Your solicitor would want to investigate as much as possible about the circumstances surrounding the incident. They would, most likely, want to identify as many other victims who had eaten at the same restaurant as possible. This would allow them to gather a portfolio of individual stories and build a bigger general picture. It would also be important that anybody who had seen or heard evidence relating to the case (regardless of whether they fell victim or not) came forward to submit relevant information.
People may have seen rats near the premises or signs of undercooked food. Perhaps others who were ending their vacation had made reports to those who were starting. As well as being aware of the circumstances leading to the outbreak, it would be vital to understand how much knowledge the tour operator had that standards were below par. What had they done to monitor the conduct of the restaurant? Had they been given reports from other holiday makers and had they acted on those reports? Was there anything they could have done to prevent the outbreak in the first place or to stop things getting worse later on?

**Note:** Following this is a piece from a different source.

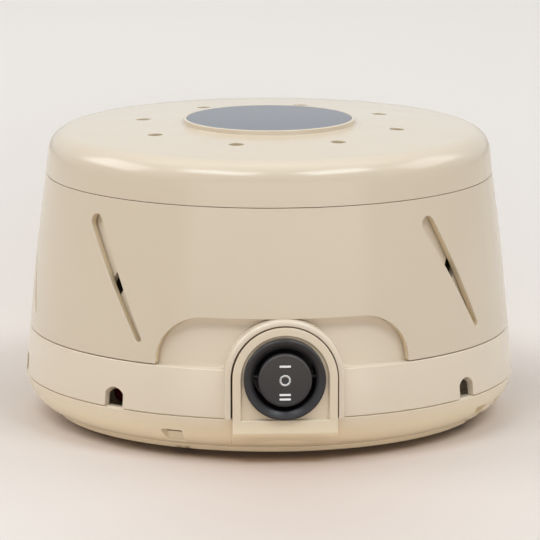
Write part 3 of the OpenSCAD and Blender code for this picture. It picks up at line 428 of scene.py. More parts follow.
# %% From the drawing into space
def pierced(sheet, openings, lips):
    """A wall with openings, as points, faces and normals. Each opening is a closed line of the
    drawing. Both faces stop a lip's radius short of it. The last radius goes for all that follow."""
    radii = (list(lips) + [lips[-1]] * len(openings))[:len(openings)]
    lines = [sheet.flat(opening) for opening in openings]
    rims = [edge_of(sheet, opening, lines, radius) for opening, radius in zip(openings, radii)]
    edges = [sheet.shifted(opening, rim[-1] * rim[2] * rim[3]) for opening, rim in zip(openings, rims)]
    flat_edges = [sheet.flat(edge) for edge in edges]
    grid = sheet.grid()
    flat_grid = sheet.flat(grid)
    inner = grid[inside_lines(flat_grid, flat_edges) & clear_of(flat_grid, flat_edges, FINE)]
    triangles = filled(flat_edges, sheet.flat(inner))
    drawn = np.vstack(edges + [inner])
    top, bottom = sheet.place(drawn, 0), sheet.place(drawn, 1)
    normal, under = sheet.axes(drawn)[2], -sheet.axes(drawn, 1)[2]
    a, b, c = (top[triangles[:, k]] for k in range(3))
    wrong = np.sum(np.cross(b - a, c - a) * normal[triangles[:, 0]], axis=1) < 0
    triangles[wrong] = triangles[wrong][:, ::-1]
    points, normals, count = [top, bottom], [normal, under], len(top)
    faces = triangles.tolist() + (triangles[:, ::-1] + count).tolist()
    base, first = 2 * count, 0
    for rim in rims:
        size, leftward = len(rim[0]), rim[-2]
        rings = [np.arange(first, first + size)]
        for ring_points, ring_normals in lip_rings(*rim):
            points.append(ring_points)
            normals.append(ring_normals)
            rings.append(np.arange(base, base + size))
            base += size
        rings.append(rings[0] + count)
        for a, b in zip(rings, rings[1:]):
            quads = np.c_[a, np.roll(a, -1), np.roll(b, -1), b]
            faces += (quads[:, ::-1] if leftward else quads).tolist()
        first += size
    return np.vstack(points), faces, unit(np.vstack(normals))


# %% [markdown]
# ### Shader arithmetic
#
# A finish is a network of nodes, and such a network is hard to read as a list of links.
# One small class wraps a socket, so that adding, multiplying and mixing read as
# arithmetic. A second one holds a network, and a third a material, while it is written.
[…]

The last question is also significant. It is already extremely unfortunate to contract an illness such as Salmonella. The response of your tour operator can make a massive difference to how the incident impacts on your life. Were they prompt in getting you a high standard of medical treatment? Did they take immediate action to safeguard the health of the other people also staying in the resort? How compassionate were they – did they keep regular checks on you to see if they could help further? Did they accept any responsibility or offer any sort of compensation?Did they even offer a gesture of good will without accepting responsibility?
You may have gathered by now that the likely focus of any claim for compensation will be the tour operator. You will have entered into an agreement with them here in the UK and they are seen as your guardians for the duration, there to act as a friendly, familiar trusted guide so you can feel at home in a foreign land.
It is a good idea to research your intended holiday destination as much as you can. Be aware of any vaccinations you need to take. Are there any bugs or strange laws, for that matter, that you need to know about? Remember the case of a British lady being arrested for posing topless at the top of a sacred mountain.
Secondly while you are on holiday, if you see anything that raises eyebrows or leads you to suspect that standards are not being met, take photographs. Keep records of anything at all that may be used in evidence later should things go pear shaped. Speak to the tour operator at the earliest opportunity and make them aware that you have taken photographs. This may not make you the most popular tourist on their books but it is more likely to provoke an immediate response to your concerns and, after all, it would be better to have a tour guide who is not your best friend than to pick up a life threatening bug.
If you or somebody in your family contracts a nasty bug while abroad (or at home) take steps to find out if anybody else has picked up the same infection. Having those details could be really helpful for your solicitor. We are here to help.
Enjoy the rest of the holiday season, at home or away, and stay healthy and happy.